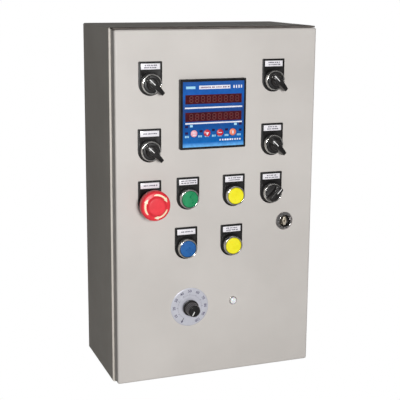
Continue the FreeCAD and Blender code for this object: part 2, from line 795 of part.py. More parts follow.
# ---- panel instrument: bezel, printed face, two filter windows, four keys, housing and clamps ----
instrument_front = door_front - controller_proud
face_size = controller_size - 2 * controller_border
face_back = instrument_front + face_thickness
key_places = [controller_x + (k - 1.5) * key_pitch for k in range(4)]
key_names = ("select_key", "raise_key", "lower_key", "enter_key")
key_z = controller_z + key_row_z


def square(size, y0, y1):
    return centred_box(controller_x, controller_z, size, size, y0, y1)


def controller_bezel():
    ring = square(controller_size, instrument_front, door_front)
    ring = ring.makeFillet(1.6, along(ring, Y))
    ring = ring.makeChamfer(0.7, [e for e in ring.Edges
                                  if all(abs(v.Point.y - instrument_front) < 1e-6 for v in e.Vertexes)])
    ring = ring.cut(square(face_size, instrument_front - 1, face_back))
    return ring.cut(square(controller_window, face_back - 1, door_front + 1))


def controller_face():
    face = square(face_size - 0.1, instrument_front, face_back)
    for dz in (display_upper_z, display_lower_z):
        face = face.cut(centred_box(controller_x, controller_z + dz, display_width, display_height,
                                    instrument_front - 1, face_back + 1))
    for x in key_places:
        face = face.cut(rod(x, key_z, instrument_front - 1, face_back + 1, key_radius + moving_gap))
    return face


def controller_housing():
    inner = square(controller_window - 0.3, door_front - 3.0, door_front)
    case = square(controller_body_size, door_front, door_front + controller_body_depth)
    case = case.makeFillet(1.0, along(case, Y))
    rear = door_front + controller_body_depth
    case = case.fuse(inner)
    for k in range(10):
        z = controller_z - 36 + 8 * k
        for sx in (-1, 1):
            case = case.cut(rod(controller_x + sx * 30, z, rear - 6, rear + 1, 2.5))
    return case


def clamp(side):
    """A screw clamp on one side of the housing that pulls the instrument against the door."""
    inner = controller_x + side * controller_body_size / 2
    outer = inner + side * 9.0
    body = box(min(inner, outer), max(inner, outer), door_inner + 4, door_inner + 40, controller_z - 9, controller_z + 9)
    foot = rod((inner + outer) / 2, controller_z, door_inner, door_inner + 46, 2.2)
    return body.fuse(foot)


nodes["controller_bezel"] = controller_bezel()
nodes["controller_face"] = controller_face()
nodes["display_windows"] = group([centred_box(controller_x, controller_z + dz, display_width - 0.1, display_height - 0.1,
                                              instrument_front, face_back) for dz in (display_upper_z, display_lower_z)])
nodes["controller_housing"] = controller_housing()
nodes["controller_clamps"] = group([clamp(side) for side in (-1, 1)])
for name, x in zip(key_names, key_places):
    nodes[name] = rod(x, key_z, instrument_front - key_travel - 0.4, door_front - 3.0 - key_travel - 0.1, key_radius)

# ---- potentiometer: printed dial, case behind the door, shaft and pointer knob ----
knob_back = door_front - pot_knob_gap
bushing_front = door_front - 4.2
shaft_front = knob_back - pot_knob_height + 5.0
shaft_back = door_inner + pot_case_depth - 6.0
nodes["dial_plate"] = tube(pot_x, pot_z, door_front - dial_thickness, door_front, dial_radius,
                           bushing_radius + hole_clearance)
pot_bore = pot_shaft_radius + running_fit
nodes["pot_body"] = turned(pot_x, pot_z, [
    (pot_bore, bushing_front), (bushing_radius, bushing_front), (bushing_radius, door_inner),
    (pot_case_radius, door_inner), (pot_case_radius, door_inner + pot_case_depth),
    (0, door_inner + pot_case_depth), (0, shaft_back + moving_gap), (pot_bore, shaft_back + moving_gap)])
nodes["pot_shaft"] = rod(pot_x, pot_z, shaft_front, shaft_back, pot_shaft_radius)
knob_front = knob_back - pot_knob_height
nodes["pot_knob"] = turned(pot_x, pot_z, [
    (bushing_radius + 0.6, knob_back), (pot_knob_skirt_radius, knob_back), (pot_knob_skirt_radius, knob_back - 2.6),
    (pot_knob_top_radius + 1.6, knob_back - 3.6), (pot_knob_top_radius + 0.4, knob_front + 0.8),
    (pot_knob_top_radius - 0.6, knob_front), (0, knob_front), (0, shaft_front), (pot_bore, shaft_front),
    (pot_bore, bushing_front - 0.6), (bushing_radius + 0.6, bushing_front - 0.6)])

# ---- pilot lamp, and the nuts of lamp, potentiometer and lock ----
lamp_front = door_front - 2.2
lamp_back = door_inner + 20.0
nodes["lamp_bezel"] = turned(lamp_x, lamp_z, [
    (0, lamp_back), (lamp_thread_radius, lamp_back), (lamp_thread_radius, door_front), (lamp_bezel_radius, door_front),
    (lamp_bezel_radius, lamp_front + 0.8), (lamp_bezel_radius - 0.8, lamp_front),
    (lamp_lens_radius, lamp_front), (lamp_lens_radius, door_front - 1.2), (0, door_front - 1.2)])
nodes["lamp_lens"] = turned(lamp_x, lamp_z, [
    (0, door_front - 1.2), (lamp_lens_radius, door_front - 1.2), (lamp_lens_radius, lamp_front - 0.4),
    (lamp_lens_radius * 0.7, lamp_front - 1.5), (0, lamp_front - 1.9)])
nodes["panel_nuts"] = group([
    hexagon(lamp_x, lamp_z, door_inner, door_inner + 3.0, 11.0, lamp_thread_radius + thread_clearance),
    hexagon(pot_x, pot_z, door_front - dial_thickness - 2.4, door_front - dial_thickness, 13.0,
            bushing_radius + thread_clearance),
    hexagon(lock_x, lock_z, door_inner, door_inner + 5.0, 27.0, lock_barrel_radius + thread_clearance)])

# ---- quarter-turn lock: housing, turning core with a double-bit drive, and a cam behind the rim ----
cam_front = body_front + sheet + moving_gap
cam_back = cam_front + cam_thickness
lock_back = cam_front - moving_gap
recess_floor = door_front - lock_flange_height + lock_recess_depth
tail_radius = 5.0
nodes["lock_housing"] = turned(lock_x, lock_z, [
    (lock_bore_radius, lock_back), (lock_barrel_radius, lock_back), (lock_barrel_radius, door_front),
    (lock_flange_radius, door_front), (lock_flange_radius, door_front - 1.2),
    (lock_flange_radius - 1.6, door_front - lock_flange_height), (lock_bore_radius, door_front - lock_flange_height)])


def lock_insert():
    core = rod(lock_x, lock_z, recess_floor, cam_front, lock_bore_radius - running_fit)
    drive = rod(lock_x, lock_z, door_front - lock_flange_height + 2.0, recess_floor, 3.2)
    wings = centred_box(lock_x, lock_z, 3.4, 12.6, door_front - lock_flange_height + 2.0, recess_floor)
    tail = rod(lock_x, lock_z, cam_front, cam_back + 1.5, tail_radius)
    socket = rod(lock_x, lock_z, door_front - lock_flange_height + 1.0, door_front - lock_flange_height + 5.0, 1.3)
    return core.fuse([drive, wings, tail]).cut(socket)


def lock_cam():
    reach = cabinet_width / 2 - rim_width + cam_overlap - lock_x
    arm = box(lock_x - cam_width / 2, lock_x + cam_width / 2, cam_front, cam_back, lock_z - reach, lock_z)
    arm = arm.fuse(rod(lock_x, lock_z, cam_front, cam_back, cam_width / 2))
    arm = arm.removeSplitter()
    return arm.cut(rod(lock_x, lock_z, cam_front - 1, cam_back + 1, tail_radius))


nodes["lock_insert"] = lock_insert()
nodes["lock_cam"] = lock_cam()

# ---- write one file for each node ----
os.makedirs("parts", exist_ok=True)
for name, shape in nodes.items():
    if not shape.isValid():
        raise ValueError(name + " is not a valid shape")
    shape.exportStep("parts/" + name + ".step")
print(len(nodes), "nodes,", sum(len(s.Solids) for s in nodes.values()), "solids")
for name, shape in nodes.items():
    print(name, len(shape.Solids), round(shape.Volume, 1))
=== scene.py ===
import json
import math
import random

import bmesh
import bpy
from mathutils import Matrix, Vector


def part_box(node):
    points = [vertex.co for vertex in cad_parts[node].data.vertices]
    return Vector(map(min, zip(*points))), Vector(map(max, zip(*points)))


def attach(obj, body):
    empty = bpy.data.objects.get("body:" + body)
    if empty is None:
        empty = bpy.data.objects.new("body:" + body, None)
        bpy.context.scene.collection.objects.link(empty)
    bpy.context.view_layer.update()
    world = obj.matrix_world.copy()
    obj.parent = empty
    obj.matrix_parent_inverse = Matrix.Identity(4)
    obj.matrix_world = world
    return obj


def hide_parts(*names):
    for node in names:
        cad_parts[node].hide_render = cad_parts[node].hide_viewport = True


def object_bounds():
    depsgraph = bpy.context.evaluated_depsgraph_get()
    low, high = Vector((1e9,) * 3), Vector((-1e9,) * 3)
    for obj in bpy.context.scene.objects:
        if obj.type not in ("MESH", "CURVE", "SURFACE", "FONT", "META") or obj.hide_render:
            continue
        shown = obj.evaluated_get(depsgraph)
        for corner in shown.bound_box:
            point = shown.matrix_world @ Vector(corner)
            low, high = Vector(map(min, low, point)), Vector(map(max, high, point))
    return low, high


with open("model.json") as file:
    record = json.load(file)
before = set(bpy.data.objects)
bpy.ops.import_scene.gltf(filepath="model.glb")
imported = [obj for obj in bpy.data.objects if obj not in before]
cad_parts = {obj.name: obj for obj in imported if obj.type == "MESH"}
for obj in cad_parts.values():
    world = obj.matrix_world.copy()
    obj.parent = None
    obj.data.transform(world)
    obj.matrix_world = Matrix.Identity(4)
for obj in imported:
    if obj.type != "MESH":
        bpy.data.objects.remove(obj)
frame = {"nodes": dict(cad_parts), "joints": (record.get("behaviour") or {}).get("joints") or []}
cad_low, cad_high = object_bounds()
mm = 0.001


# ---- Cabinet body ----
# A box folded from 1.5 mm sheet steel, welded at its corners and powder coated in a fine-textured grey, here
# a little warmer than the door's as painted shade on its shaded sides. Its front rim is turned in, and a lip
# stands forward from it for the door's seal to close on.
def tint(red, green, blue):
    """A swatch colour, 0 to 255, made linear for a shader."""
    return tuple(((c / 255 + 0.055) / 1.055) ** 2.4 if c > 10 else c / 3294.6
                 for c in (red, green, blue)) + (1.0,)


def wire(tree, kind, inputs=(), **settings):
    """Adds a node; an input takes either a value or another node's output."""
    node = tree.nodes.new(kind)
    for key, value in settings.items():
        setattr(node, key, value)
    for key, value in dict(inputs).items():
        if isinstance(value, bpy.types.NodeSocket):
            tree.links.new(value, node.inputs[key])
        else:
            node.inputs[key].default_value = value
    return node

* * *

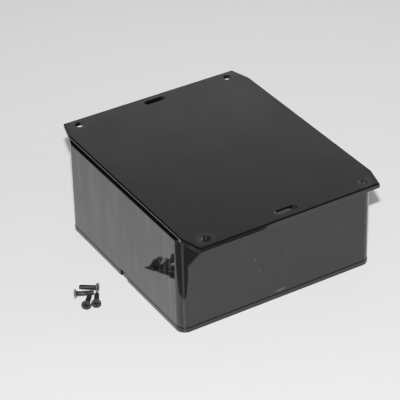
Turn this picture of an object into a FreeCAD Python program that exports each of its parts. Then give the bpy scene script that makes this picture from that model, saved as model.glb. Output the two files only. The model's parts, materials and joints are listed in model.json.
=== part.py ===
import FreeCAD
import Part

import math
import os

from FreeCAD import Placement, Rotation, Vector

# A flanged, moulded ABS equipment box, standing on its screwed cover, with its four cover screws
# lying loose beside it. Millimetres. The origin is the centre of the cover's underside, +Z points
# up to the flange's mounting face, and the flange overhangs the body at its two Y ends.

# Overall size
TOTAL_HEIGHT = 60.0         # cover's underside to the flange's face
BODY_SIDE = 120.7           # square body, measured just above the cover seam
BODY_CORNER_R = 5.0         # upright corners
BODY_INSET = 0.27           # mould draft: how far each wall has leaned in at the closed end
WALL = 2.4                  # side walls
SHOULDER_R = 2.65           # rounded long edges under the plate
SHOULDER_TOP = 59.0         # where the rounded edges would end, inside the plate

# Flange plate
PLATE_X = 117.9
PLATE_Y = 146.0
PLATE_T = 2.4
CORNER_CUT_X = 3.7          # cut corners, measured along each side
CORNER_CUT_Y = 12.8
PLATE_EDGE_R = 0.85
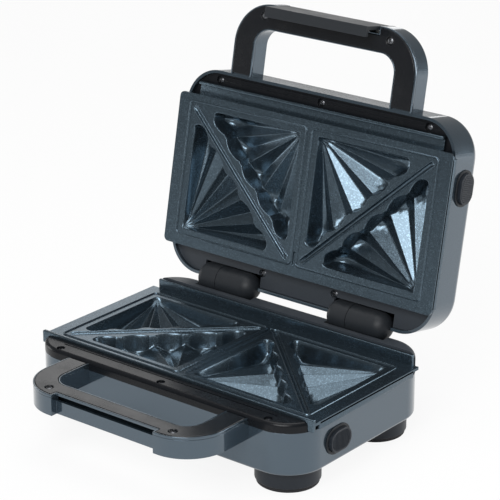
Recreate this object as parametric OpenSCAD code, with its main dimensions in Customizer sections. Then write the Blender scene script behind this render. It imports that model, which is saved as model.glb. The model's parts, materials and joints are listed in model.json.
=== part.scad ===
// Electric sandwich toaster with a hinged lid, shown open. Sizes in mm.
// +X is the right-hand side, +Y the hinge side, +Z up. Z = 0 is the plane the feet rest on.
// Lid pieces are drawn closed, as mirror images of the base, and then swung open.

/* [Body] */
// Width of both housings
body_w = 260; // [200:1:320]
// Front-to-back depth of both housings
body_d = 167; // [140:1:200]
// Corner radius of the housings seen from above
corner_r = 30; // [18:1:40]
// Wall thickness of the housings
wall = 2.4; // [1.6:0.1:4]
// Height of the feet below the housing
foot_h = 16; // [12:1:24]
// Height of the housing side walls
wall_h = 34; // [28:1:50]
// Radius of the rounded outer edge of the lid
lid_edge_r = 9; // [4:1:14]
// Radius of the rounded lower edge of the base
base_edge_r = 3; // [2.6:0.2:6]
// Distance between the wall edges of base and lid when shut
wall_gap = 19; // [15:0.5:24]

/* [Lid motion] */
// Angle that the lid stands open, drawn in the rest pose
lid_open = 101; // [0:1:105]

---

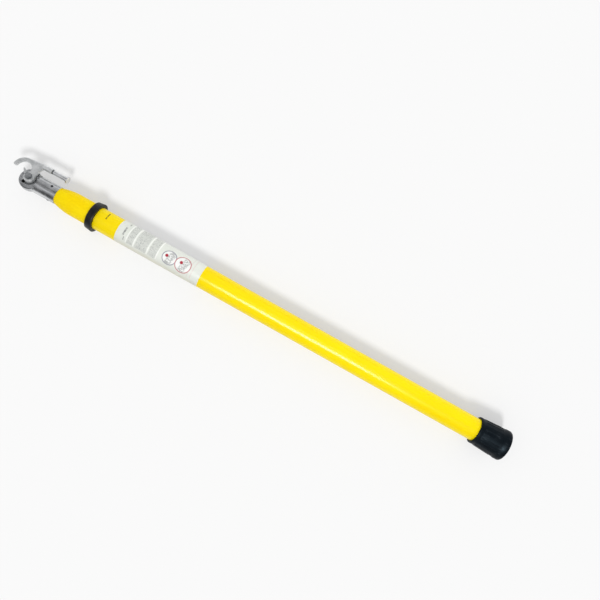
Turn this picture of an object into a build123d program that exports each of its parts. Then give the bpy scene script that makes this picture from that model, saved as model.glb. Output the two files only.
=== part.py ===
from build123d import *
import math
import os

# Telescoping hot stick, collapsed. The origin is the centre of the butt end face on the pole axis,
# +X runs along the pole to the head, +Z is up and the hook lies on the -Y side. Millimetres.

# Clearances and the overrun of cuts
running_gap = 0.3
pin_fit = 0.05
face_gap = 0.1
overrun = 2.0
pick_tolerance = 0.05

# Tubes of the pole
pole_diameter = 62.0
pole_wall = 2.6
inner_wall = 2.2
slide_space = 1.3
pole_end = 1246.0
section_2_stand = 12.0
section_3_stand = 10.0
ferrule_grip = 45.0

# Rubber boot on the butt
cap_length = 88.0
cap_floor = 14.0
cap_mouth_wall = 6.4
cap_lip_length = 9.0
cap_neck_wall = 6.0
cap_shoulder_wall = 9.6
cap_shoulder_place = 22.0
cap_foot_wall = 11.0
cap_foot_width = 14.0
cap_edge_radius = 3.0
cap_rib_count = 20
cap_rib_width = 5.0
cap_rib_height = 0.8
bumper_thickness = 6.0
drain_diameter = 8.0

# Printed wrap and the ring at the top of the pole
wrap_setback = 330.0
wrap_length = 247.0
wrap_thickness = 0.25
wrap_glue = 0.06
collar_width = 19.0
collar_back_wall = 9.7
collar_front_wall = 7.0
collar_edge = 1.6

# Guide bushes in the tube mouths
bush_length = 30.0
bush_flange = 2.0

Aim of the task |
Begin with the line containing "Continue the FreeCAD" and end with the line containing "size, size, y0, y1)"; repeat every line from start to finish exactly, and nothing outside them.

Expected answer |
Continue the FreeCAD and Blender code for this object: part 2, from line 795 of part.py. More parts follow.
# ---- panel instrument: bezel, printed face, two filter windows, four keys, housing and clamps ----
instrument_front = door_front - controller_proud
face_size = controller_size - 2 * controller_border
face_back = instrument_front + face_thickness
key_places = [controller_x + (k - 1.5) * key_pitch for k in range(4)]
key_names = ("select_key", "raise_key", "lower_key", "enter_key")
key_z = controller_z + key_row_z


def square(size, y0, y1):
    return centred_box(controller_x, controller_z, size, size, y0, y1)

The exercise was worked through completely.